STATED PROBLEM
Can you write out the whole listing exactly?

+===+

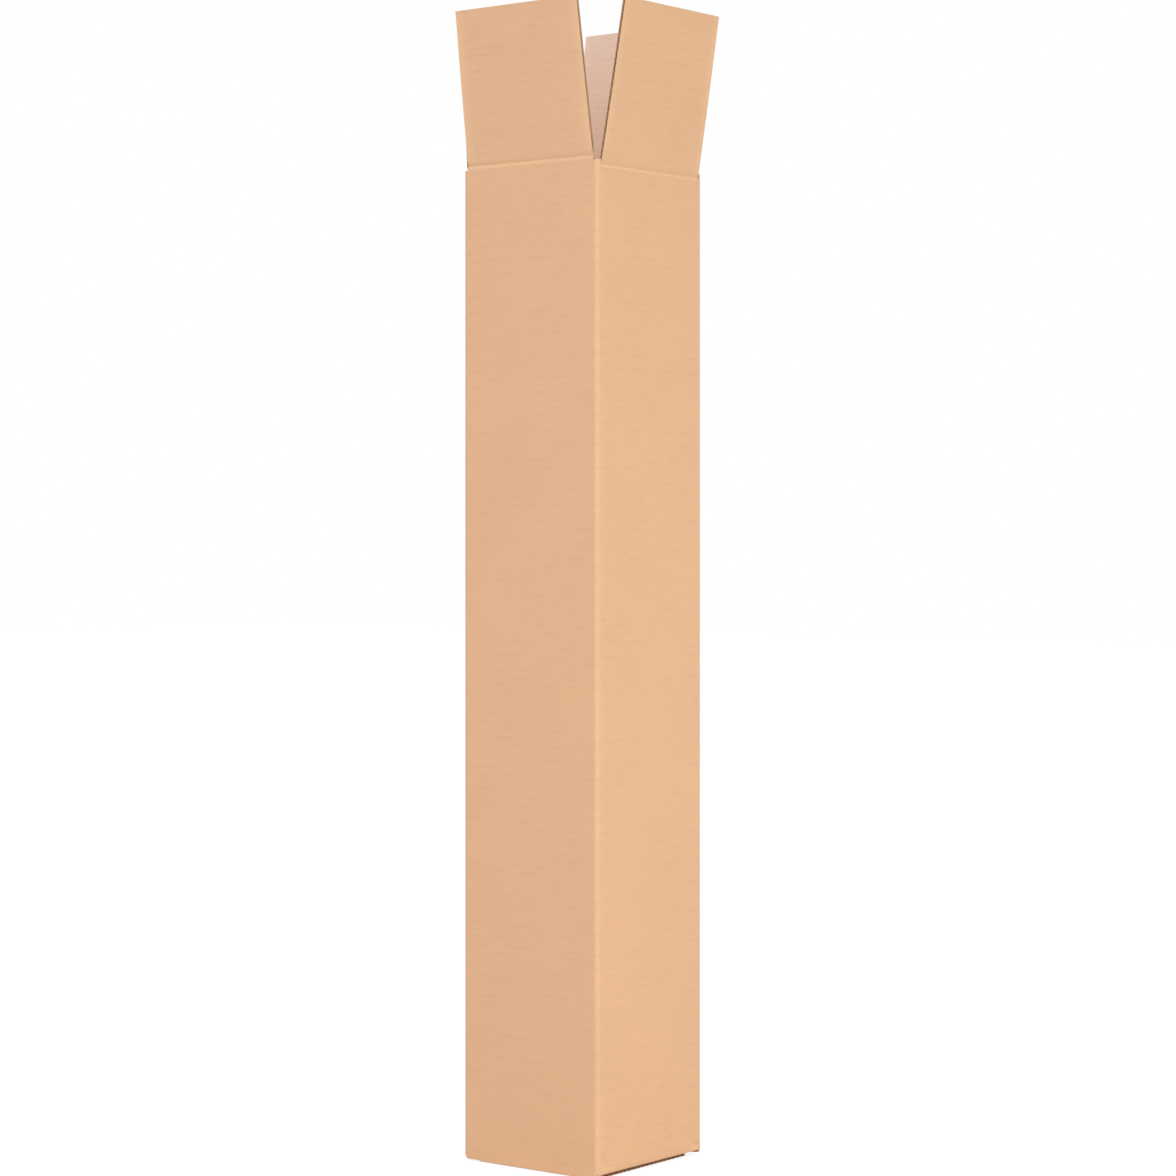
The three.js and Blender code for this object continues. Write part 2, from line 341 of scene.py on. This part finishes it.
def straight_path(pivot, direction, normal, length, bow=0.0):
    """A path that leaves a hinge line in a direction, with the outer face on its outer side."""
    def path(s, depth):
        lean = -bow * math.sin(math.pi * min(max(s / length, 0.0), 1.0))
        out = depth - SCORE_DEPTH + lean
        inset = pivot[0] + direction[0] * s + normal[0] * out
        z = pivot[1] + direction[1] * s + normal[1] * out
        return (inset, z)
    return path


def top_flap_frame(panel):
    tilt = math.radians(TILT[panel])
    pivot = (SCORE_DEPTH, TOP_FOLD[panel])
    return pivot, (-math.sin(tilt), math.cos(tilt)), (math.cos(tilt), math.sin(tilt))


def tapered(low, high, length):
    def edges(s):
        inset = FLAP_TAPER * s / length
        return low + inset, high - inset
    return edges


def crease(name, panel, fold_point, flap_direction, flap_normal, z_way, edges):
    """The scored board between a panel and its flap: one fixed strip, curved from the panel into the flap.
    """
    maker = MeshMaker()
    count = 28
    columns = 40
    full = math.atan2(flap_normal[1], flap_normal[0])
    loops = []
    for c in range(columns + 1):
        loop = []
        for skin in (0, 1):
            order = range(count + 1) if skin == 0 else range(count, -1, -1)
            for i in order:
                s = -SCORE_REACH - LAP + 2 * (SCORE_REACH + LAP) * i / count
                low, high = edges(max(s, 0.0))
                across = low + (high - low) * c / columns
                part = min(max((s / SCORE_REACH + 1) / 2, 0.0), 1.0)
                angle = full * part * part * (3 - 2 * part)
                normal = (math.cos(angle), math.sin(angle))
                shape = (1 - min(abs(s) / SCORE_REACH, 1.0)) ** 1.7
                tuck = 0.03 * MM if abs(s) > SCORE_REACH else 0.0
                wobble = 0.12 * MM * noise3(across * 120, s * 90, 7.0) * shape
                if skin == 0:
                    out = -SCORE_DEPTH + GROOVE * shape + tuck + wobble
                else:
                    out = BOARD - SCORE_DEPTH - INNER_CRUSH * shape - tuck + wobble
                if s < 0:
                    inset, z = fold_point[0], fold_point[1] + z_way * s
                else:
                    inset = fold_point[0] + flap_direction[0] * s
                    z = fold_point[1] + flap_direction[1] * s
                # Painted highlight: the panel's side of the score, just below the fold, is painted paler
                # where it faces the light from above.
                wear = 0.6 * max(0.0, math.sin(-math.pi * s / SCORE_REACH)) if skin == 0 else 0.0
                point = place(panel, across, inset + normal[0] * out, z + normal[1] * out)
                loop.append(maker.add(point, across, fold_point[1] + s, wear))
        loops.append(loop)
    size = 2 * (count + 1)
    for a, b in zip(loops, loops[1:]):
        for i in range(size):
            j = (i + 1) % size
            slot = OUT if i < count else IN if count < i < size - 1 else CUT
            corners = (a[i], b[i], b[j], a[j])
            maker.quad(corners if z_way > 0 else corners[::-1], slot)
    for loop, flip in ((loops[0], z_way < 0), (loops[-1], z_way > 0)):
        for i in range(count):
            corners = (loop[i], loop[i + 1], loop[size - 2 - i], loop[size - 1 - i])
            maker.quad(corners[::-1] if flip else corners, CUT)
    obj = maker.build(name, MATERIALS)
    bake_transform(obj)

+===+

FINISHED TASK
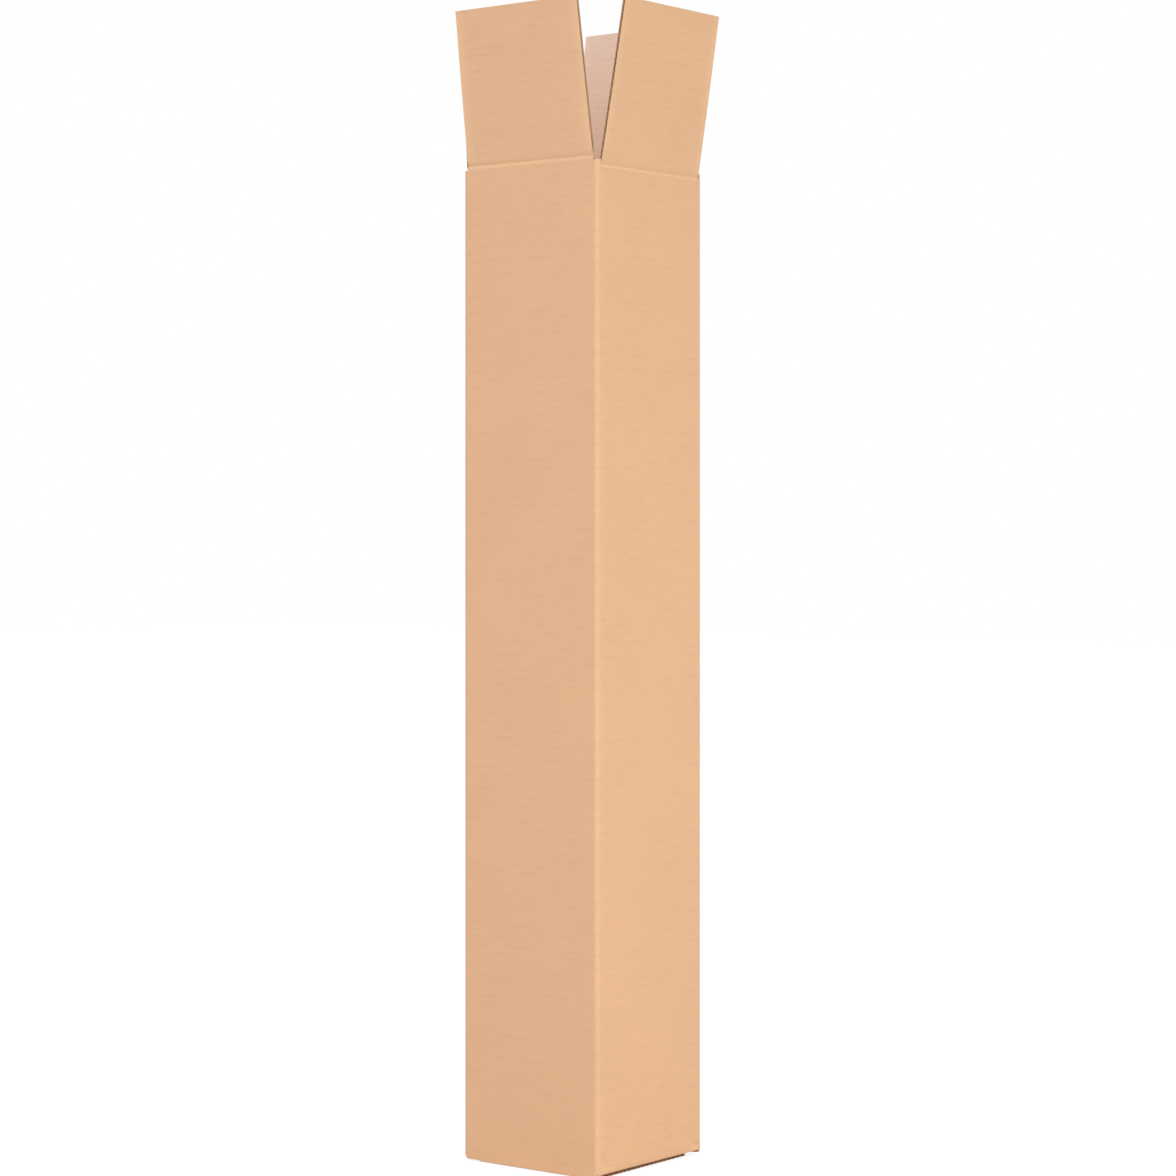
The three.js and Blender code for this object continues. Write part 2, from line 341 of scene.py on. This part finishes it.
def straight_path(pivot, direction, normal, length, bow=0.0):
    """A path that leaves a hinge line in a direction, with the outer face on its outer side."""
    def path(s, depth):
        lean = -bow * math.sin(math.pi * min(max(s / length, 0.0), 1.0))
        out = depth - SCORE_DEPTH + lean
        inset = pivot[0] + direction[0] * s + normal[0] * out
        z = pivot[1] + direction[1] * s + normal[1] * out
        return (inset, z)
    return path


def top_flap_frame(panel):
    tilt = math.radians(TILT[panel])
    pivot = (SCORE_DEPTH, TOP_FOLD[panel])
    return pivot, (-math.sin(tilt), math.cos(tilt)), (math.cos(tilt), math.sin(tilt))


def tapered(low, high, length):
    def edges(s):
        inset = FLAP_TAPER * s / length
        return low + inset, high - inset
    return edges


def crease(name, panel, fold_point, flap_direction, flap_normal, z_way, edges):
    """The scored board between a panel and its flap: one fixed strip, curved from the panel into the flap.
    """
    maker = MeshMaker()
    count = 28
    columns = 40
    full = math.atan2(flap_normal[1], flap_normal[0])
    loops = []
    for c in range(columns + 1):
        loop = []
        for skin in (0, 1):
            order = range(count + 1) if skin == 0 else range(count, -1, -1)
            for i in order:
                s = -SCORE_REACH - LAP + 2 * (SCORE_REACH + LAP) * i / count
                low, high = edges(max(s, 0.0))
                across = low + (high - low) * c / columns
                part = min(max((s / SCORE_REACH + 1) / 2, 0.0), 1.0)
                angle = full * part * part * (3 - 2 * part)
                normal = (math.cos(angle), math.sin(angle))
                shape = (1 - min(abs(s) / SCORE_REACH, 1.0)) ** 1.7
                tuck = 0.03 * MM if abs(s) > SCORE_REACH else 0.0
                wobble = 0.12 * MM * noise3(across * 120, s * 90, 7.0) * shape
                if skin == 0:
                    out = -SCORE_DEPTH + GROOVE * shape + tuck + wobble
                else:
                    out = BOARD - SCORE_DEPTH - INNER_CRUSH * shape - tuck + wobble
                if s < 0:
                    inset, z = fold_point[0], fold_point[1] + z_way * s
                else:
                    inset = fold_point[0] + flap_direction[0] * s
                    z = fold_point[1] + flap_direction[1] * s
                # Painted highlight: the panel's side of the score, just below the fold, is painted paler
                # where it faces the light from above.
                wear = 0.6 * max(0.0, math.sin(-math.pi * s / SCORE_REACH)) if skin == 0 else 0.0
                point = place(panel, across, inset + normal[0] * out, z + normal[1] * out)
                loop.append(maker.add(point, across, fold_point[1] + s, wear))
        loops.append(loop)
    size = 2 * (count + 1)
    for a, b in zip(loops, loops[1:]):
        for i in range(size):
            j = (i + 1) % size
            slot = OUT if i < count else IN if count < i < size - 1 else CUT
            corners = (a[i], b[i], b[j], a[j])
            maker.quad(corners if z_way > 0 else corners[::-1], slot)
    for loop, flip in ((loops[0], z_way < 0), (loops[-1], z_way > 0)):
        for i in range(count):
            corners = (loop[i], loop[i + 1], loop[size - 2 - i], loop[size - 1 - i])
            maker.quad(corners[::-1] if flip else corners, CUT)
    obj = maker.build(name, MATERIALS)
    bake_transform(obj)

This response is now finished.